Author: Chris Moss
View album and artist detailsArtist/band: |
Kumbia Queers |
Label: |
Comfortzone |
Magazine Review Date: |
Jan/Feb/2013 |
You’d think six Latina women playing a punky cumbia with ‘queer’ in their band name had to be a good thing. After all, cumbia – especially the bastardized, Casio keyboard, boingy, boingy, Argentinian variety – is a neanderthal genre comparable for sheer macho malice with some schools of Afro-American rap. But what Kumbia Queers actually offer is a late-in-the-day revision of the mass market cumbia villera – slum cumbia – which took the Argentinian middle-class by storm a decade ago.
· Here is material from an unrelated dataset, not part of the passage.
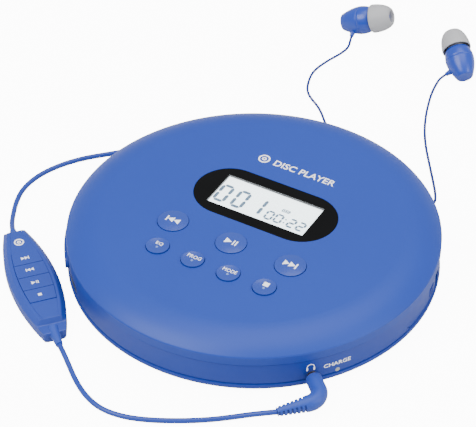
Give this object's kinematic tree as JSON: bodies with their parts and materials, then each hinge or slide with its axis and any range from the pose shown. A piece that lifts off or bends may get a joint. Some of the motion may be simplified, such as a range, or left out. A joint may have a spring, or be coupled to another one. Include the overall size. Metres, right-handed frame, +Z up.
{
  "type": "portable cd player",
  "caption": "Round portable disc player with a hinged lid, small display, press keys, a sliding lid release and plugged-in earphones with an in-line remote.",
  "frame": {"origin": "on the ground under the middle of the round case", "axes": "+Z up, front of the case -Y, lid hinge at the back +Y, +X the side with the lid slider"},
  "size_m": [0.1702, 0.2557, 0.0231],
  "materials": {
    "case_blue": "satin pearl",
    "lid_blue": "satin pearl",
    "key_blue": "satin pearl",
    "remote_blue": "satin pearl",
    "deck_grey": "fine texture",
    "dark_plastic": "matte",
    "board_green": "solder mask",
    "battery_wrap": "shrink film",
    "soft_rubber": "matte",
    "motor_steel": "plated",
    "plain_steel": "ground",
    "black_steel": "blackened",
    "lens_clear": "coated",
    "window_clear": "clear",
    "display_pale": "reflective backing",
    "lamp_white": "diffusing",
    "lead_blue": "soft satin",
    "gold_pin": "gold plated",
    "tip_grey": "soft silicone"
  },
  "bodies": {
    "base": {"bottom_case": "case_blue", "disc_deck": "deck_grey", "main_board": "board_green", "battery": "battery_wrap", "traverse_frame": "dark_plastic", "damper_bushes": "soft_rubber", "spindle_motor": "motor_steel", "guide_rods": "plain_steel", "sled_motor": "motor_steel", "headphone_socket": "dark_plastic", "usb_socket": "motor_steel", "charge_led": "lamp_white", "hinge_pins": "plain_steel", "latch_spring": "plain_steel", "lid_switch": "dark_plastic", "rubber_feet": "soft_rubber", "case_screws": "black_steel", "remote_lower_shell": "remote_blue", "remote_upper_shell": "remote_blue", "remote_board": "board_green", "remote_reliefs": "lead_blue", "plug_body": "lead_blue", "plug_pin": "gold_pin", "splitter": "lead_blue", "lead_hank": "lead_blue", "ear_lead_hanks": "lead_blue", "left_earbud": "remote_blue", "right_earbud": "remote_blue", "left_ear_tip": "tip_grey", "right_ear_tip": "tip_grey", "plug_lead": "lead_blue", "remote_lead": "lead_blue", "left_lead": "lead_blue", "right_lead": "lead_blue"},
    "lid": {"lid_shell": "lid_blue", "lid_liner": "deck_grey", "hinge_block": "case_blue", "lid_hook": "dark_plastic", "lid_screws": "black_steel", "display_window": "window_clear", "display_module": "display_pale", "key_board": "board_green"},
    "turntable": {"turntable": "dark_plastic", "chuck_balls": "plain_steel"},
    "pickup": {"optical_pickup": "dark_plastic", "objective_lens": "lens_clear"},
    "lead_screw": {"lead_screw": "plain_steel"},
    "open_slider": {"open_slider": "case_blue"},
    "volume_rocker": {"volume_rocker": "case_blue"},
    "previous_key": {"previous_key": "key_blue"},
    "play_key": {"play_key": "key_blue"},
    "next_key": {"next_key": "key_blue"},
    "equaliser_key": {"equaliser_key": "key_blue"},
    "program_key": {"program_key": "key_blue"},
    "mode_key": {"mode_key": "key_blue"},
    "stop_key": {"stop_key": "key_blue"},
    "remote_next_key": {"remote_next_key": "key_blue"},
    "remote_previous_key": {"remote_previous_key": "key_blue"},
    "remote_play_key": {"remote_play_key": "key_blue"},
    "remote_stop_key": {"remote_stop_key": "key_blue"}
  },
  "joints": [
    {"name": "lid_hinge", "type": "hinge", "parent": "base", "child": "lid", "pos_m": [0, 0.066, 0.009], "axis": [-1, 0, 0], "range_deg": [0, 75], "deforming": ["latch_spring"]},
    {"name": "turntable_spin", "type": "hinge", "parent": "base", "child": "turntable", "pos_m": [0, 0, 0.0134], "axis": [0, 0, 1], "continuous": true},
    {"name": "pickup_slide", "type": "slide", "parent": "base", "child": "pickup", "axis": [0, -1, 0], "range_m": [0, 0.033]},
    {"name": "lead_screw_spin", "type": "hinge", "parent": "base", "child": "lead_screw", "pos_m": [0.022, -0.03, 0.0074], "axis": [0, 1, 0], "range_deg": [-2, 2974]},
    {"name": "open_slide", "type": "hinge", "parent": "base", "child": "open_slider", "pos_m": [0, 0, 0.0079], "axis": [0, 0, 1], "range_deg": [0, 2.96], "stiffness_Nm_per_rad": 1.5, "deforming": ["latch_spring"]},
    {"name": "volume_tilt", "type": "hinge", "parent": "base", "child": "volume_rocker", "pos_m": [-0.05593, -0.03428, 0.0092], "axis": [0, 0, 1], "range_deg": [-3.5, 3.5], "stiffness_Nm_per_rad": 0.5},
    {"name": "previous_press", "type": "slide", "parent": "lid", "child": "previous_key", "axis": [0, 0, -1], "range_m": [0, 0.0005], "stiffness_N_per_m": 600},
    {"name": "play_press", "type": "slide", "parent": "lid", "child": "play_key", "axis": [0, 0, -1], "range_m": [0, 0.0005], "stiffness_N_per_m": 600},
    {"name": "next_press", "type": "slide", "parent": "lid", "child": "next_key", "axis": [0, 0, -1], "range_m": [0, 0.0005], "stiffness_N_per_m": 600},
    {"name": "equaliser_press", "type": "slide", "parent": "lid", "child": "equaliser_key", "axis": [0, 0, -1], "range_m": [0, 0.0005], "stiffness_N_per_m": 600},
    {"name": "program_press", "type": "slide", "parent": "lid", "child": "program_key", "axis": [0, 0, -1], "range_m": [0, 0.0005], "stiffness_N_per_m": 600},
    {"name": "mode_press", "type": "slide", "parent": "lid", "child": "mode_key", "axis": [0, 0, -1], "range_m": [0, 0.0005], "stiffness_N_per_m": 600},
    {"name": "stop_press", "type": "slide", "parent": "lid", "child": "stop_key", "axis": [0, 0, -1], "range_m": [0, 0.0005], "stiffness_N_per_m": 600},
    {"name": "remote_next_press", "type": "slide", "parent": "base", "child": "remote_next_key", "axis": [0, 0, -1], "range_m": [0, 0.0003], "stiffness_N_per_m": 600},
    {"name": "remote_previous_press", "type": "slide", "parent": "base", "child": "remote_previous_key", "axis": [0, 0, -1], "range_m": [0, 0.0003], "stiffness_N_per_m": 600},
    {"name": "remote_play_press", "type": "slide", "parent": "base", "child": "remote_play_key", "axis": [0, 0, -1], "range_m": [0, 0.0003], "stiffness_N_per_m": 600},
    {"name": "remote_stop_press", "type": "slide", "parent": "base", "child": "remote_stop_key", "axis": [0, 0, -1], "range_m": [0, 0.0003], "stiffness_N_per_m": 600}
  ],
  "couplings": [
    {"joint": "lead_screw_spin", "follows": "pickup_slide", "rad_per_m": 1570.8}
  ]
}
Three of the women come to cumbia from a punk background and their press notes say they are applying ‘queer resignifying practices’ through their tropical mash-ups. They have made a bit of a name for themselves in continental Europe as an exotic cover band, but this album (the title translates as ‘Tropical Sins’) is their own work. The singing is football-crowd out-of¬tune fun shouting most of the way, the keyboards are so bad they might be good and the percussion is moronically repetitive. Apart from ‘Quizás Mañana, which has a slower dub sound, the songs are sunny, ragged and raw and cover the usual themes of romantic betrayal, robbery, booze, desire, sex and young lurve. The guitar-work is above average for the genre, but for all the supposed irony and the party-friendly beats, none of it is really memorable. Parody will only get you so far, and a quite decent punk track, ‘Caballo Viejo’ near the end hints that these riot grrrls might be regretting jumping on this bandwagon after all.